What makes this so doggone hurtful is that so many leaders this past week spoke of Pastor Zach being their best friend, spiritual son, favorite preacher, etc. Maybe his death wasn’t preventable, maybe those folk were all in his business and he ignored them. I really don’t know. I know it’s tragic and I know that the enemy is so pleased right now because of all of this.
Since I like solutions, here are a few thoughts I have on how we can better handle stressed out pastors, crazy sins, and the death of Pastor Zach Tims.
1. We should talk about all of these things so much more. Publicly. Privately. In forums. In seminary. In church services.
2. We should not pretend like the death of Pastor Zach is normal. It wasn’t.

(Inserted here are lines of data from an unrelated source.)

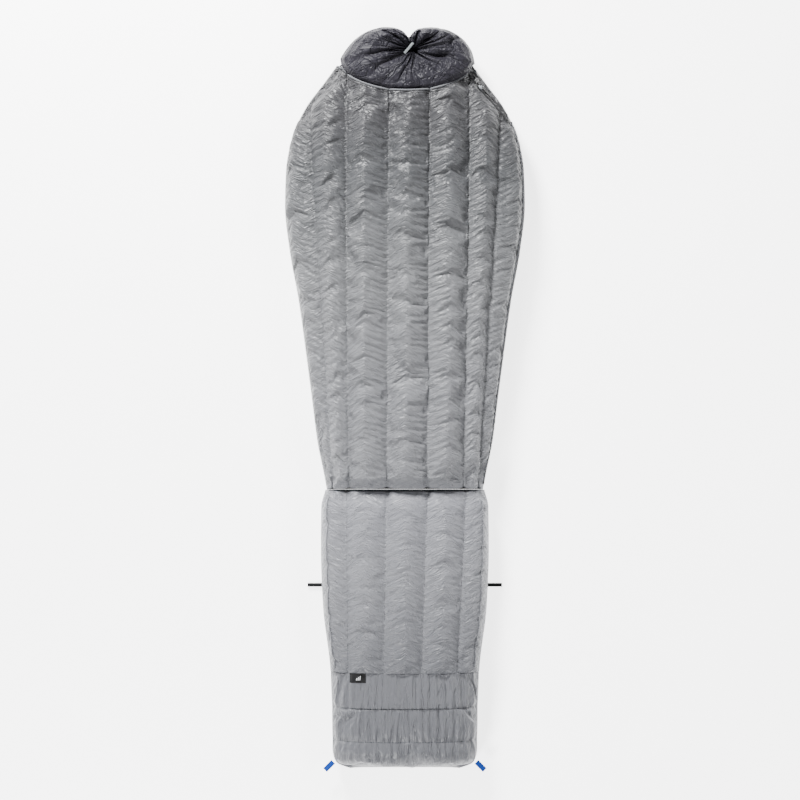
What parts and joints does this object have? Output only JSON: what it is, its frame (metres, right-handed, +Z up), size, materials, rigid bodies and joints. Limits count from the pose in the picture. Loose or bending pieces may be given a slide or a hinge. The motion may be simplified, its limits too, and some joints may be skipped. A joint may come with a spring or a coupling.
{
  "type": "mummy sleeping bag",
  "caption": "Closed mummy sleeping bag of down-filled chambers with a cinched draft collar, shoulder zip, cord lock, pad straps and hang loops at the foot.",
  "frame": {"origin": "middle of the bag's outline on the ground that it lies on", "axes": "+Y from the foot to the head, +Z up from the ground, +X to the side with the zip"},
  "size_m": [0.6504, 1.9894, 0.15],
  "materials": {
    "shell_ripstop": "calendered nylon ripstop",
    "liner_taffeta": "soft nylon taffeta",
    "collar_taffeta": "soft nylon taffeta",
    "down": "down clusters",
    "baffle_mesh": "no-see-um mesh",
    "binding_tape": "folded nylon binding",
    "drawcord": "braided elastic cord",
    "zip_tape": "woven polyester tape",
    "zip_coil": "nylon coil",
    "zip_metal": "die cast, matt",
    "moulded_plastic": "moulded acetal",
    "blue_webbing": "woven grosgrain",
    "black_webbing": "woven elastic",
    "label": "damask-woven label"
  },
  "bodies": {
    "root": {"torso_shell_top": "shell_ripstop", "torso_shell_bottom": "shell_ripstop", "leg_shell_top": "shell_ripstop", "foot_shell_top": "shell_ripstop", "leg_shell_bottom": "shell_ripstop", "liner_top": "liner_taffeta", "liner_bottom": "liner_taffeta", "collar_lining": "liner_taffeta", "collar_shell": "collar_taffeta", "torso_fill_1": "down", "torso_fill_2": "down", "torso_fill_3": "down", "torso_fill_4": "down", "torso_fill_5": "down", "torso_fill_6": "down", "torso_fill_7": "down", "leg_fill_1": "down", "leg_fill_2": "down", "leg_fill_3": "down", "leg_fill_4": "down", "leg_fill_5": "down", "foot_fill_1": "down", "foot_fill_2": "down", "foot_fill_3": "down", "torso_under_fill": "down", "leg_under_fill": "down", "foot_under_fill": "down", "collar_fill_left": "down", "collar_fill_right": "down", "collar_fill_front": "down", "collar_fill_back": "down", "collar_fill_base": "down", "torso_baffle_1": "baffle_mesh", "torso_baffle_2": "baffle_mesh", "torso_baffle_3": "baffle_mesh", "torso_baffle_4": "baffle_mesh", "torso_baffle_5": "baffle_mesh", "torso_baffle_6": "baffle_mesh", "leg_baffles": "baffle_mesh", "foot_baffles": "baffle_mesh", "foot_wall": "baffle_mesh", "knee_wall": "baffle_mesh", "neck_hem_binding": "binding_tape", "collar_drawcord": "drawcord", "hem_cord": "drawcord", "zip_tapes": "zip_tape", "side_zip_tape": "zip_tape", "zip_teeth": "zip_coil", "side_zip_chain": "zip_coil", "zip_top_stop": "zip_metal", "woven_label": "label"},
    "zip_slider": {"zip_slider": "zip_metal"},
    "zip_pull": {"zip_pull_tab": "moulded_plastic"},
    "cord_lock": {"cord_lock_body": "moulded_plastic"},
    "lock_button": {"cord_lock_button": "moulded_plastic"},
    "hang_loop_left": {"hang_loop_left": "blue_webbing"},
    "hang_loop_right": {"hang_loop_right": "blue_webbing"},
    "pad_strap_left": {"pad_strap_left": "black_webbing"},
    "pad_strap_right": {"pad_strap_right": "black_webbing"}
  },
  "joints": [
    {"name": "zip_travel", "type": "slide", "parent": "root", "child": "zip_slider", "axis": [0.6789, -0.7318, -0.06], "range_m": [0, 0.064]},
    {"name": "zip_pull_swing", "type": "hinge", "parent": "zip_slider", "child": "zip_pull", "pos_m": [0.20565, 0.82825, 0.09679], "axis": [-0.5191, -0.5361, 0.6657], "range_deg": [0, 120]},
    {"name": "cord_lock_travel", "type": "slide", "parent": "root", "child": "cord_lock", "axis": [-0.6789, 0.7318, 0.06], "range_m": [0, 0.018]},
    {"name": "lock_button_press", "type": "slide", "parent": "cord_lock", "child": "lock_button", "axis": [-0.5191, -0.5361, 0.6657], "range_m": [0, 0.0024], "stiffness_N_per_m": 300, "springref_m": -0.002},
    {"name": "hang_loop_left_lift", "type": "hinge", "parent": "root", "child": "hang_loop_left", "pos_m": [-0.192, -0.9695, 0.03595], "axis": [-0.7071, 0.7071, 0], "range_deg": [0, 60]},
    {"name": "hang_loop_right_lift", "type": "hinge", "parent": "root", "child": "hang_loop_right", "pos_m": [0.192, -0.9695, 0.03595], "axis": [-0.7071, -0.7071, 0], "range_deg": [0, 60]},
    {"name": "pad_strap_left_lift", "type": "hinge", "parent": "root", "child": "pad_strap_left", "pos_m": [-0.206, -0.498, 0.00225], "axis": [0, 1, 0], "range_deg": [0, 55]},
    {"name": "pad_strap_right_lift", "type": "hinge", "parent": "root", "child": "pad_strap_right", "pos_m": [0.206, -0.498, 0.00225], "axis": [0, -1, 0], "range_deg": [0, 55]}
  ]
}
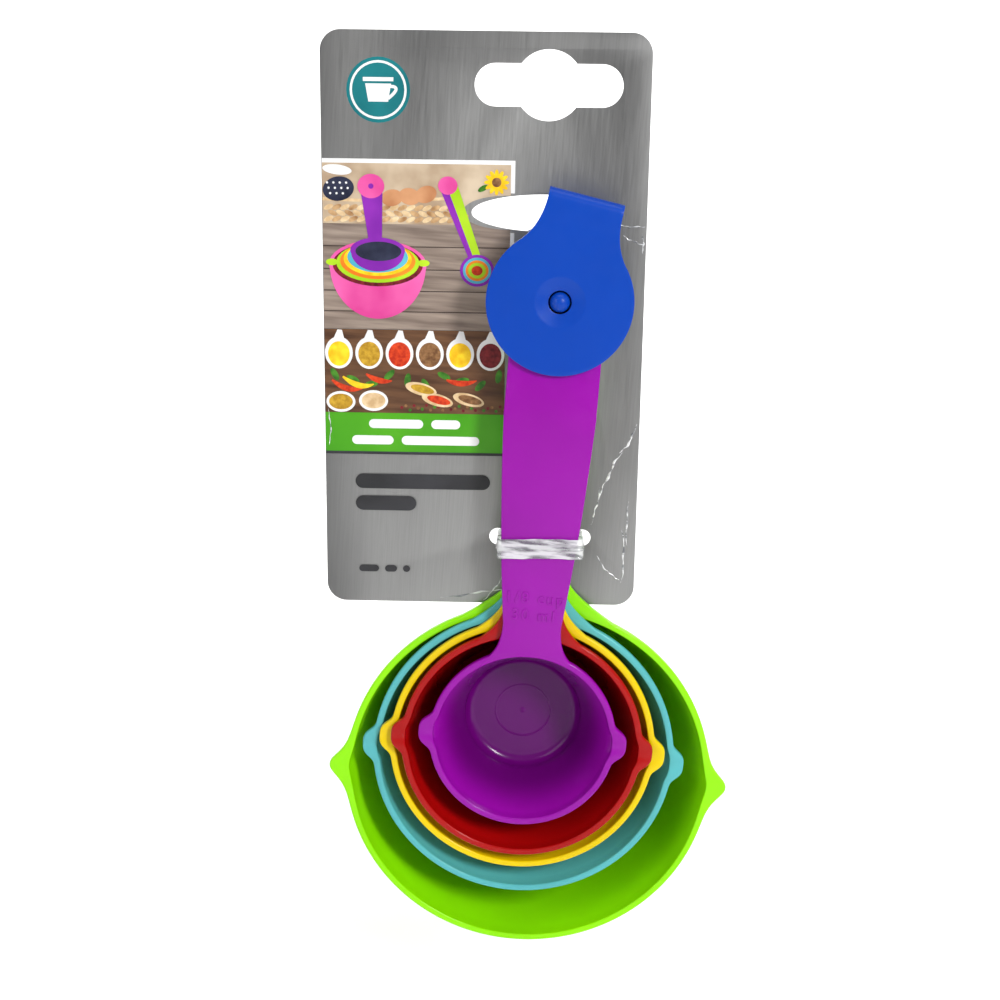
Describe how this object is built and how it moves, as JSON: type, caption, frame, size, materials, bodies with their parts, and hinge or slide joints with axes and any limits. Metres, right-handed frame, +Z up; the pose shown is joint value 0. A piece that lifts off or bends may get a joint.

We can still honor him and discuss this issue and we should.
3. More resources and support systems have to exist for stressed out pastors. The ones that are available have to be better known.
4. When pastors exhibit stress through crazy sins, they should consider being removed altogether or taking a very long time away so that they can deal with the root issues of their stress and sin. It is not enough just to go away until the smoke clears if you haven’t dealt with your stress.
5. Friends & “spiritual fathers” need to be all in the business of their friends and “sons”. High-fives and hugs are not enough. We need invasive conversations with one another way more often.
In the end, I just know we can all do so much better. I hope this post is received in the kind spirit in which I intended it for Pastor Tims, Bishop Jakes, and others.